Weekly use case
Stale deal nudges
Spots deals that have gone quiet and drafts a tailored follow-up for the owner.
What it does for you
Each week the automation reviews deal activity in HubSpot, finds the opportunities that have gone quiet relative to their stage, and drafts a tailored follow-up for the owner that references where the conversation left off. The draft is delivered to the rep in Slack to send, edit, or hold.
No live deal goes cold just because the week got busy, and keeping the pipeline warm becomes a quick review.
Why it's safe to hand off
Scoped access
HubSpot, read deal activity
Slack, deliver drafts to the owner
How it fails silently
Stale deal nudges fail silently when the deal is not actually stale, it is over.

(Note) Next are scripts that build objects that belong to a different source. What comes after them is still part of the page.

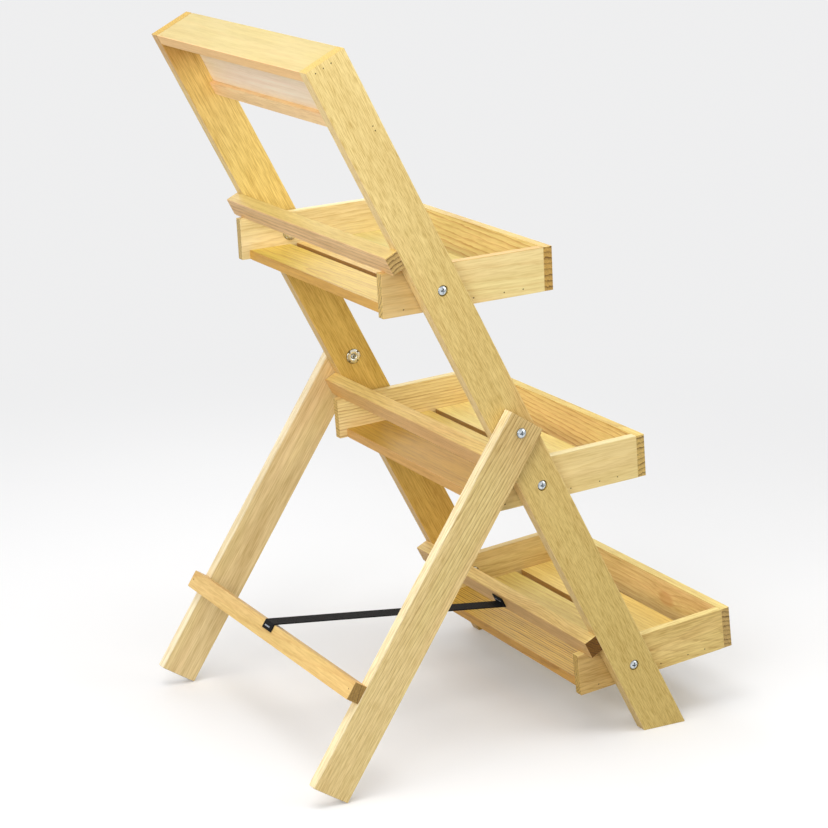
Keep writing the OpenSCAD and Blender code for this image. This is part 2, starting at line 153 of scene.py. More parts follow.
class Tree:
    """Builds the nodes of a material or world from short calls. A value is a constant or a node's socket."""

    def __init__(self, owner):
        owner.use_nodes = True
        self.owner, self.tree = owner, owner.node_tree
        self.tree.nodes.clear()

    @cached_property
    def coords(self):
        return self.new("ShaderNodeTexCoord").outputs

    def new(self, kind, inputs=None, **settings):
        made = self.tree.nodes.new(kind)
        for key, value in settings.items():
            setattr(made, key, value)
        for key, value in (inputs or {}).items():
            self.put(made.inputs[key], value)
        return made

    def put(self, socket, value):
        if isinstance(value, bpy.types.NodeSocket):
            self.tree.links.new(value, socket)
        else:
            socket.default_value = value

    def math(self, how, *values, clamp=False):
        inputs = dict(enumerate(values))
        return self.new("ShaderNodeMath", inputs, operation=how, use_clamp=clamp).outputs[0]

    def vector(self, how, a, b=(0, 0, 0)):
        made = self.new("ShaderNodeVectorMath", {0: a, 1: b}, operation=how)
        return made.outputs["Value" if how in ("DOT_PRODUCT", "LENGTH") else "Vector"]

    def join(self, x, y, z):
        return self.new("ShaderNodeCombineXYZ", {0: x, 1: y, 2: z}).outputs[0]

    def noise(self, vector, detail=2.0, rough=0.5, scale=1.0):
        """The noise node's outputs: a value and a colour."""
        inputs = {"Vector": vector, "Scale": scale, "Detail": detail, "Roughness": rough}
        return self.new("ShaderNodeTexNoise", inputs).outputs

    def ramp(self, value, stops):
        made = self.new("ShaderNodeValToRGB", {0: value})
        band = made.color_ramp
        while len(band.elements) < len(stops):
            band.elements.new(0.5)
        for element, (place, level) in zip(band.elements, stops):
            element.position = place
            element.color = (level, level, level, 1)
        return made.outputs[0]

    def span(self, value, low, high, to_low=0.0, to_high=1.0):
        """Goes smoothly from to_low to to_high while the value goes from low to high."""
        inputs = {0: value, 1: low, 2: high, 3: to_low, 4: to_high}
        return self.new("ShaderNodeMapRange", inputs, interpolation_type="SMOOTHSTEP").outputs[0]

    def mix(self, share, a, b, how="MIX"):
        made = self.new("ShaderNodeMix", data_type="RGBA", blend_type=how, clamp_factor=True)
        for socket, value in zip((made.inputs[0], made.inputs[6], made.inputs[7]), (share, a, b)):
            self.put(socket, value)
        return made.outputs[2]

    def dimmed(self, colour, level):
        return self.mix(1.0, colour, self.join(level, level, level), how="MULTIPLY")

    def from_axis(self, place):
        """Distance from the axis along X that goes through a place."""
        off = self.vector("SUBTRACT", self.coords["Object"], tuple(place))
        return self.vector("LENGTH", self.vector("MULTIPLY", off, (0, 1, 1)))

    def output(self, surface, kind="ShaderNodeOutputMaterial"):
        self.new(kind, {0: surface})

    def principled(self, inputs, height, strength, distance):
        """Ends a material with a Principled shader that a height bumps, and returns the material."""
        bump = self.new("ShaderNodeBump", {"Height": height, "Strength": strength, "Distance": distance})
        shader = self.new("ShaderNodeBsdfPrincipled", {**inputs, "Normal": bump.outputs[0]})
        self.output(shader.outputs[0])
        return self.owner


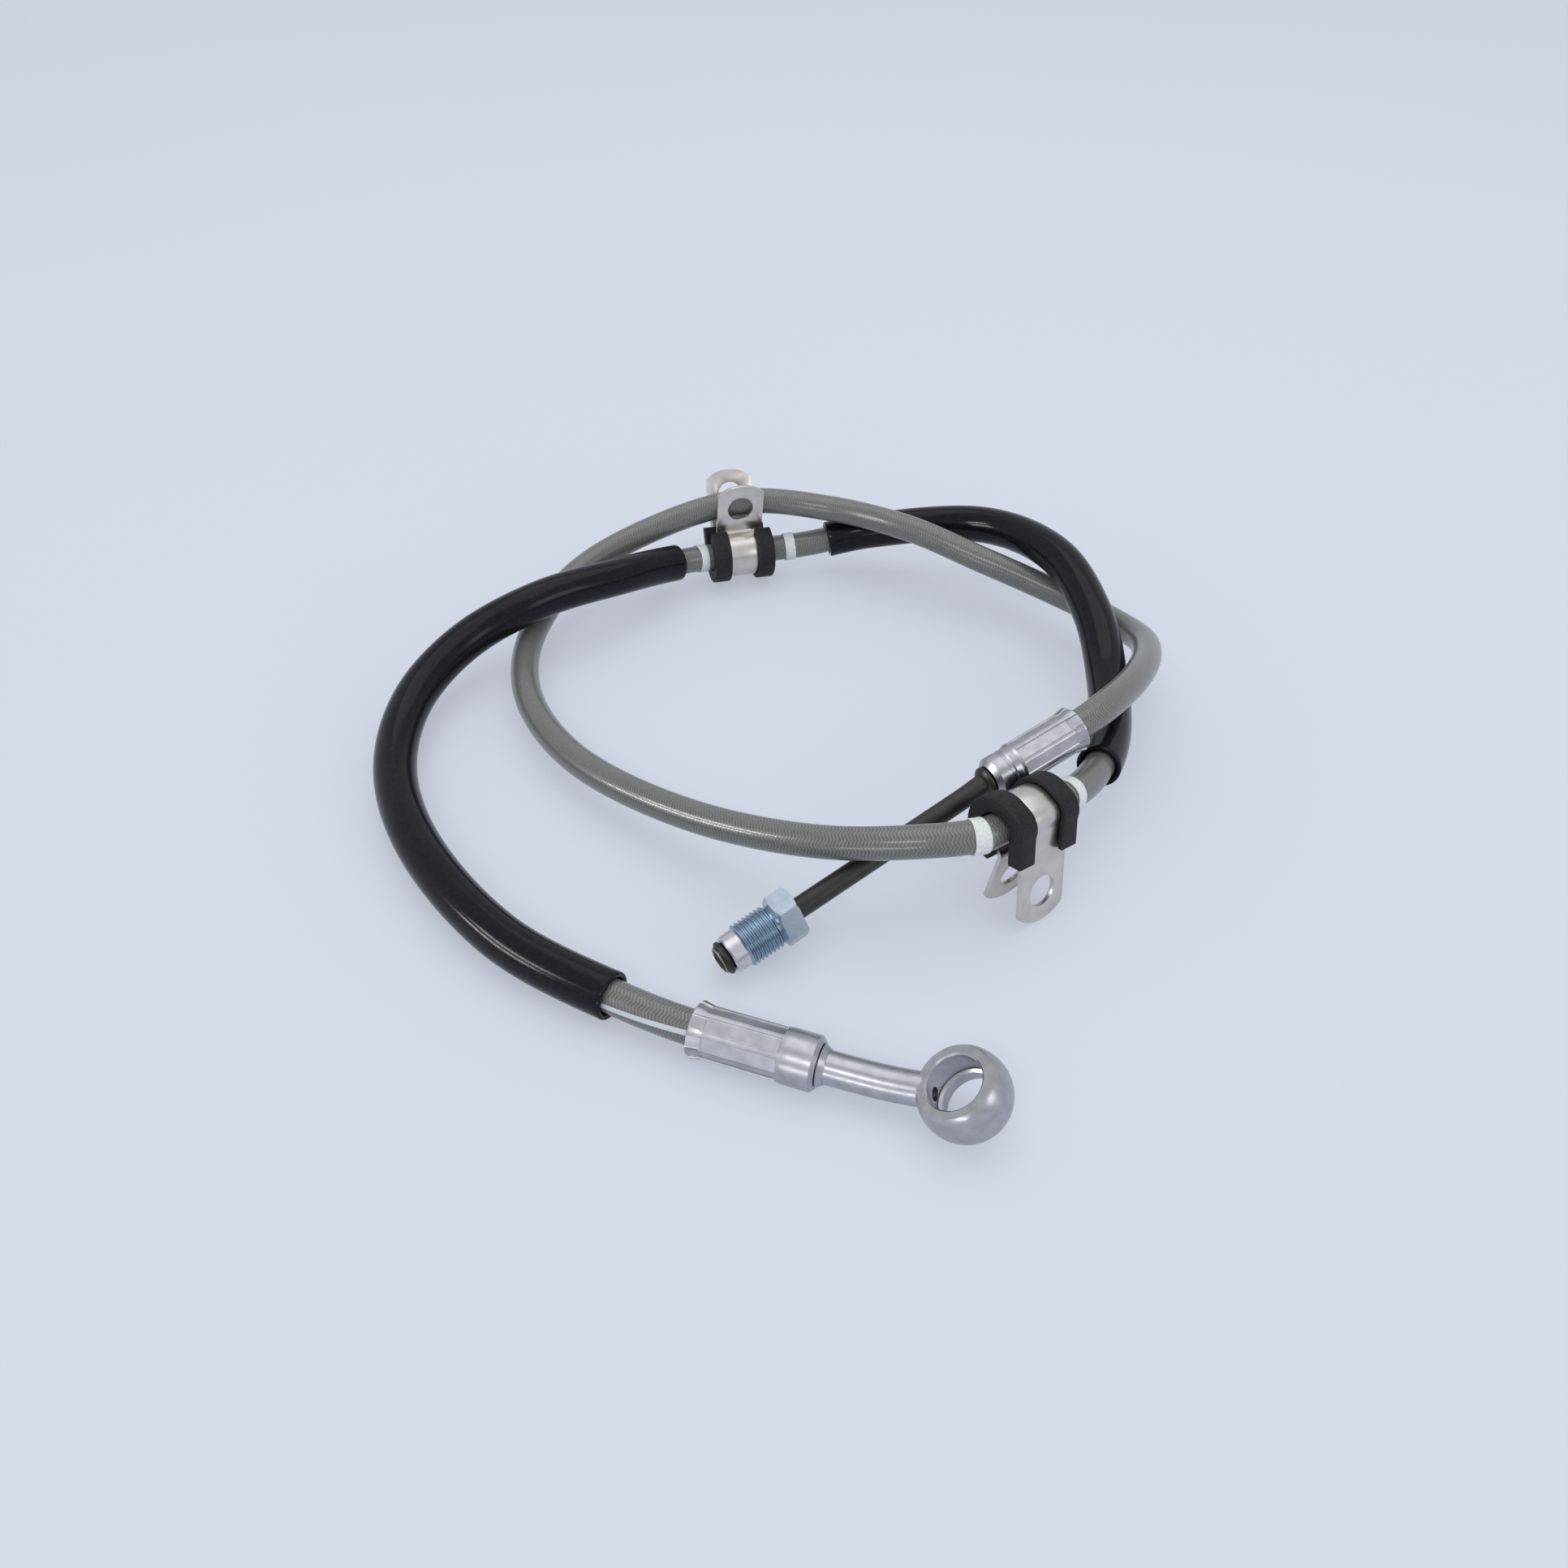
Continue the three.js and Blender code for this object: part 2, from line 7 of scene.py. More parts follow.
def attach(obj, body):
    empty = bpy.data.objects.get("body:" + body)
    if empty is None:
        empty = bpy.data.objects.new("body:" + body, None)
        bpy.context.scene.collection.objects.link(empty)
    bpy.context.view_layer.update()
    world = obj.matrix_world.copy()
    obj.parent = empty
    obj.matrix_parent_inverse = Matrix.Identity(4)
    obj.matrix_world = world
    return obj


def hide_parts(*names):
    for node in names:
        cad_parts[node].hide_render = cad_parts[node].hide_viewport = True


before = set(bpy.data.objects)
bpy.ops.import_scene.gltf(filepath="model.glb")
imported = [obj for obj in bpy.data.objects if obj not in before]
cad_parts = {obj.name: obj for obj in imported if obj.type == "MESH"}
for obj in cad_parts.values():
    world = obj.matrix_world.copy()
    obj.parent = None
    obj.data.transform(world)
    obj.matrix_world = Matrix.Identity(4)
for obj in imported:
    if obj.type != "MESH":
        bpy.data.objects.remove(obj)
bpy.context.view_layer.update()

The opportunity is quiet because it already closed-lost, or the champion left the company, or it was won and not yet marked. The automation reads quiet as needs-a-nudge and drafts a cheerful follow-up asking about next steps, and sent unattended it reaches someone who has moved on, or a buyer who already said no. It makes the rep look like they have not been paying attention to their own deal. The run looks productive. The nudge lands as out of touch.
What the overseer catches
Once a follow-up is drafted, the overseer checks it against where the deal actually stands. When a cheerful nudge assumes the deal is live but the record shows it closed, lost, or its main contact gone, it flags the draft for the rep instead of leaving a tone-deaf message sitting ready to send.
What still reaches you
Genuinely stalled deals get a tailored draft delivered to the owner with no extra steps. The routine re-engagement is prepared for the rep.
What surfaces for a closer look is the deal whose state is unclear or contradictory: the one that may already be closed, the one missing its contact. The draft reaches the rep flagged, so a tone-deaf nudge is something they catch before sending rather than after.